I started using a simple line: “Let me check and get back to you.” The first time I used it, I expected the other person to be annoyed. They were fine. The discomfort was mostly in my head.
This habit supports boundary pause skills. You create space between a request and your answer. In that space, you can choose what fits your life today.
Even a five-second pause helps. Take one breath. Feel your feet on the floor. Ask yourself, “Do I have the time and the emotional bandwidth?” Your answer can still be yes and it will feel cleaner.
When you do say no, keep it simple. A short sentence often lands better than a long explanation. You also avoid turning your life into a courtroom where you must prove your needs.
4. You Put Basic Care on the Calendar
I used to treat my calendar like a place for other people’s priorities. Meetings went in. Appointments went in. My own care lived in the vague category of “later.” Then later kept moving.
When you value yourself, calendar care becomes normal. You schedule lunch. You schedule movement. You schedule a buffer between tasks. Those blocks reduce decision fatigue because you already decided.
One week I blocked fifteen minutes after work as “decompress.” I didn’t do anything fancy. I sat, drank water and stared at a plant like it was my job. It helped more than I expected because it gave my brain a clear ending to the day.
Basic care works best when it’s specific. “Rest” can feel too big. “Lie down for ten minutes” feels doable. “Eat a real snack at 3:00” feels concrete.
If you’re allergic to rigid schedules, think of it as a reminder system. You are creating permission. Over time, this habit supports sleep window consistency, steadier meals and fewer crashes that make everything harder.
5. You Stop Chasing People Who Keep Disappointing You
A friend once described a relationship as “always almost.” Almost supportive. Almost reliable. Almost kind. I laughed, then I went quiet because I recognized the pattern.
When someone repeatedly lets you down, your brain can get stuck in hope. You remember the good moments. You wait for them to show up like that again. That wait costs energy and it can shrink your sense of worth.
I’ve had to ask myself a blunt question: “Do I feel steadier after I interact with this person?” Sometimes the answer was no. And once I admitted that, my next steps got clearer.
This habit is about emotional follow-through. You take your own feelings seriously enough to respond to them. That might mean fewer texts, fewer favors, or more distance. It might also mean a direct conversation when it feels safe and appropriate.
You can still care about someone and protect your time. You can also choose relationships that feel mutual. When you value yourself, you lean toward people who show effort and consistency, because your nervous system relaxes around that.
6. You Let Discomfort Be Part of Growth
I once signed up for a class that made me feel clumsy from day one. Everyone else looked smooth and confident.
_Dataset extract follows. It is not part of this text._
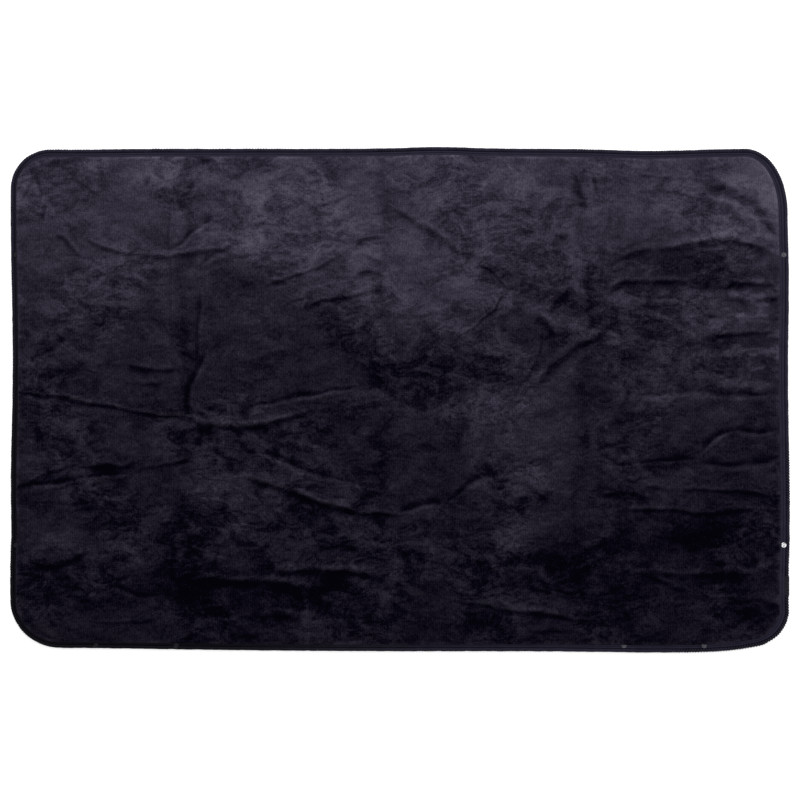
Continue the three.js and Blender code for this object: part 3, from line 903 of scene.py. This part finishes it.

I felt like my limbs were on a half-second delay. On the drive home, I considered quitting just so I could stop feeling exposed.
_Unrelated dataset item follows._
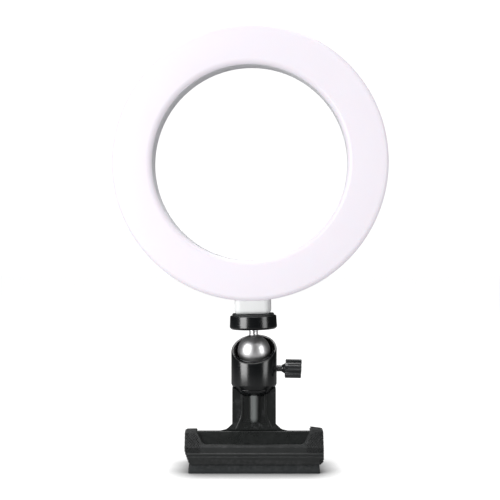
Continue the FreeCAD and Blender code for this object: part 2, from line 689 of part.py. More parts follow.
def handleGrip():
    """A ribbed rubber pad on the back of the squeeze handle."""
    angle = value("HandleAngle")
    place = placeOf(y=value("PivotBack"), z=value("PivotHeight"), rotation=turn((1, 0, 0), -angle))
    body = newBody("handle_grip", place)
    back = "-(HandleFace - HandleThick)"
    plate = outline(body, "gripPlate", "YZ_Plane", box(
        f"{back} + 0.02", f"{back} + 1.2", "HandleEnd - 22", "HandleEnd - 2"))
    both(body, plate, "2 * HandleHalfWidth - 4")
    rib = outline(body, "gripRib", "YZ_Plane", box(
        f"{back} + 1", f"{back} + 1.9", "HandleEnd - 21", "HandleEnd - 20"))
    first = both(body, rib, "2 * HandleHalfWidth - 5")
    row = body.newObject("PartDesign::LinearPattern", "gripRibs")
    row.Originals = [first]
    row.Direction = (origin(body, "Z_Axis"), [""])
    row.Length = 17
    row.Occurrences = 8
    body.Tip = row
    doc.recompute()
    return body


def hingePin():
    pin = doc.addObject("Part::Cylinder", "hinge_pin")
    pin.Label = "hinge_pin"
    pin.setExpression("Radius", bound("PinRadius"))
    pin.setExpression("Height", bound("2 * PinHalfLength"))
    pin.Placement = placeOf(-value("PinHalfLength"), value("PivotBack"), value("PivotHeight"),
                            turn((0, 1, 0), 90))
    return pin


def pinClips():
    """Two spring clips that sit in the recesses of the post's flanges."""
    body = newBody("pin_clips", placeOf(y=value("PivotBack"), z=value("PivotHeight")))
    body.AllowCompound = True
    for side, start, end in (("Left", "-PinHalfLength", "-PinHalfLength + 0.7"),
                             ("Right", "PinHalfLength - 0.7", "PinHalfLength")):
        clip = circles(body, "clip" + side, "YZ_Plane", [("0", "0", "3.1"), ("0", "0", "PinRadius + 0.01")])
        raised(body, clip, start, end)
    return body


def mountScrew():
    """The tripod screw that holds the ball head on the post, its head inside the post."""
    body = newBody("mount_screw", clampPlace)
    spun(body, outline(body, "mountScrewProfile", "XZ_Plane", [
        ("0", "SeatPlane - 7.6"), ("4.2", "SeatPlane - 7.6"), ("4.8", "SeatPlane - 7"),
        ("4.8", "SeatPlane - 4.7"), ("StudRadius", "SeatPlane - 4.7"),
        ("StudRadius", "SeatPlane + 8.3"), ("0", "SeatPlane + 8.3")]))
    slot = outline(body, "driverSlot", "XY_Plane", box("-0.6", "0.6", "-5", "5"))
    raised(body, slot, "SeatPlane - 8", "SeatPlane - 6.6", cut=True)
    return body


def mountWasher():
    body = newBody("mount_washer", clampPlace)
    spun(body, outline(body, "washerProfile", "XZ_Plane", box(
        "StudRadius + 0.1", "5.3", "SeatPlane - 4.68", "SeatPlane - 3.62")))
    return body


def torsionSpring():
    """A double-ended torsion spring round the pin: a helix and two straight legs."""
    toX = turn((1, 1, 1), 120)
    startAngle = 180 - value("HandleAngle")
    coil = doc.addObject("Part::Helix", "coilLine")
    coil.setExpression("Radius", bound("CoilRadius"))
    coil.setExpression("Height", bound("CoilLength"))
    coil.setExpression("Pitch", bound("CoilLength / CoilTurns"))
    coil.SegmentLength = 1
    wire = doc.addObject("Part::Circle", "wireSection")
    wire.setExpression("Radius", bound("WireRadius"))
    wire.Placement = placeOf(value("CoilRadius"), 0, 0, turn((1, 0, 0), 90))
    sweep = doc.addObject("Part::Sweep", "coil")
    sweep.Sections = [wire]
    sweep.Spine = (coil, [])
    sweep.Solid = True
    sweep.Frenet = True
    sweep.Placement = placeOf(rotation=turn((0, 0, 1), startAngle))
    legs = []
    endAngle = startAngle + 360 * value("CoilTurns")
    for name, angle, sign, height, length in (("legRear", startAngle, -1, 0.0, 16.0),
                                              ("legFront", endAngle, 1, value("CoilLength"), 14.0)):
        leg = doc.addObject("Part::Cylinder", name)
        leg.setExpression("Radius", bound("WireRadius"))
        leg.Height = length
        radians = math.radians(angle)
        direction = FreeCAD.Vector(-math.sin(radians) * sign, math.cos(radians) * sign, 0)
        start = FreeCAD.Vector(math.cos(radians), math.sin(radians), 0) * value("CoilRadius")
        start.z = height
        leg.Placement = FreeCAD.Placement(start, FreeCAD.Rotation(FreeCAD.Vector(0, 0, 1), direction))
        legs.append(leg)
    spring = doc.addObject("Part::MultiFuse", "torsion_spring")
    spring.Label = "torsion_spring"
    spring.Shapes = [sweep] + legs
    spring.Placement = placeOf(-value("CoilLength") / 2, value("PivotBack"), value("PivotHeight"), toX)
    doc.recompute()
    return spring


pieces = [
    ringBackShell(), ringDiffuser(), ledBoard(),
    leds("leds_cool", "CoolCircle", 36, 5.0), leds("leds_warm", "WarmCircle", 36, 0.0),
    boardScrews(), neckBlock(), neckScrews(), threadInsert(), cableGrommet(), leadSocket(),
    ballStud(), headPlatform(), platformPad(), ballHousing(), basePlug(), lowerSeat(),
    lockPlug(), lockScrew(), wingKnob(),
    clampFront(), frontGrip(), frontPad(), mountScrew(), mountWasher(),
    hingePin(), pinClips(), torsionSpring(), rearLever(), rearPad(), handleGrip(),
]
doc.recompute()

for item in doc.Objects:
    if "Invalid" in item.State or "Error" in item.State:
        raise RuntimeError(f"{item.Name} failed: {item.State}")
for piece in pieces:
    shape = piece.Shape
    if shape.isNull() or not shape.isValid() or not shape.Solids:
        raise RuntimeError(f"{piece.Label} has no sound solid")

os.makedirs("parts", exist_ok=True)
for piece in pieces:
    piece.Shape.exportStep(os.path.join("parts", piece.Label + ".step"))
    size = piece.Shape.BoundBox
    print(f"{piece.Label:18s} {len(piece.Shape.Solids):3d} solid(s) {piece.Shape.Volume:10.1f} mm3"
          f"  x {size.XMin:7.2f} {size.XMax:7.2f}  y {size.YMin:7.2f} {size.YMax:7.2f}"
          f"  z {size.ZMin:7.2f} {size.ZMax:7.2f}")
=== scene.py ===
import json
import math
import bpy
from mathutils import Matrix, Vector


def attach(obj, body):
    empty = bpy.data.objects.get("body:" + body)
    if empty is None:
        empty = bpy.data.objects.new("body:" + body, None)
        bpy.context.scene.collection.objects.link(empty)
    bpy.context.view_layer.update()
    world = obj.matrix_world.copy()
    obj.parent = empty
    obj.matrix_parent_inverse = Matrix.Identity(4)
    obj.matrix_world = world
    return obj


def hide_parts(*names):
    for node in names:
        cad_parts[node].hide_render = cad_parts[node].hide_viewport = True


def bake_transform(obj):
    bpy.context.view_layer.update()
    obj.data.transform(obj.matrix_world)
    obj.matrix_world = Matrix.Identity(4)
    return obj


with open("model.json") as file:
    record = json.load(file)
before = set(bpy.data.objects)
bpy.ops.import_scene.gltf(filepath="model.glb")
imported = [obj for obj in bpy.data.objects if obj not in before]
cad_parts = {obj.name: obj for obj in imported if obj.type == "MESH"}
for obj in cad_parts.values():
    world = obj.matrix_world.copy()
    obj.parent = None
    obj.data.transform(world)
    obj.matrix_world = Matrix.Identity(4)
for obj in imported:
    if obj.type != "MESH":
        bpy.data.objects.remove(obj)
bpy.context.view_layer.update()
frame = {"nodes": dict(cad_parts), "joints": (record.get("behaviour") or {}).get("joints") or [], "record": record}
mm = 0.001
mergeReach = 1e-6

# the frames that the pieces are made in, from the model's joints and mounts
joints = {joint["name"]: joint for joint in frame["joints"]}
mounts = {mount["name"]: mount for mount in frame["record"]["mounts"]}
studAxis = Vector(joints["ring_swivel"]["axis"]).normalized()
ringBack = Vector(mounts["lead_inlet"]["axis"]).normalized()
knobAxis = Vector(joints["ball_tilt"]["axis"]).normalized()
ballCentre = Vector(joints["ball_tilt"]["pos_m"])
pivot = Vector(joints["clamp_squeeze"]["pos_m"])
upward = Vector((0, 0, 1))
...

Discomfort often shows up when you’re stretching. New skills require awkward practice. Honest conversations bring nerves. Healthy boundaries can feel wobbly at first.
This is where growth discomfort becomes a useful signal. It tells you that your brain is learning. It also invites you to stay with the feeling long enough to see what happens next.
I told myself I only had to return one more time. That was my deal. The second class still felt hard, yet I noticed one tiny improvement. I followed the instructions faster and I laughed more.
A practical way to work with discomfort is to name it. “This is nerves.” “This is new.” “This is me caring.” Labeling the feeling can reduce its intensity and it keeps you from turning it into a story about your value.
With time, you build a bigger range. You can feel uncertain and keep going. That’s a strong kind of self-respect, because it means you believe you’re worth the effort of becoming.
7. You Spend a Few Minutes on What Matters to You
One Saturday I found myself cleaning the same counter twice. I wasn’t even cleaning, really. I was avoiding. When I finally stopped, I asked, “What do I wish I’d made time for this week?” The answer came fast.
When you value yourself, you protect values minutes. These are small pockets of time that match your priorities. Reading a few pages. Practicing a hobby. Walking without headphones. Writing down an idea.
This habit works because meaning fuels energy. You can grind through obligations for a while, yet it gets bleak when your days hold zero personal signal. A few minutes of what matters can bring you back to yourself.
I keep a short list called “ten-minute joys.” It includes stretching, stepping outside and messaging a friend who feels like sunlight. I don’t do all of them. I just pick one when I feel scattered.
If you don’t know what matters right now, start with curiosity. Notice what you talk about when you’re relaxed. Notice what you watch or read when no one is judging. Those clues can guide you toward a life that feels more yours.
8. You Notice Progress Without Needing Perfect Days
I used to measure my weeks in extremes. Either I was “on track” or I was “a mess.” One missed workout or one late night and I’d mentally throw the whole week away. It made every slip feel expensive.
Valuing yourself includes a progress mindset. You pay attention to direction and you give yourself credit for repetition. This reduces the all-or-nothing spiral that keeps people stuck.
Now I look for tiny wins. Did I drink water? Did I take the walk? Did I stop scrolling and go to sleep closer to my plan? These are small and they stack.
Some days still go sideways. That’s part of being human in a busy world. The skill is returning without drama. You reset at the next meal, the next hour, or the next morning.
I like to end the day with one sentence: “Today, I showed up by ____.” It can be simple. “I replied to the email I was avoiding.” “I took a shower.” “I asked for help.” This practice keeps your attention on what’s working and that builds momentum.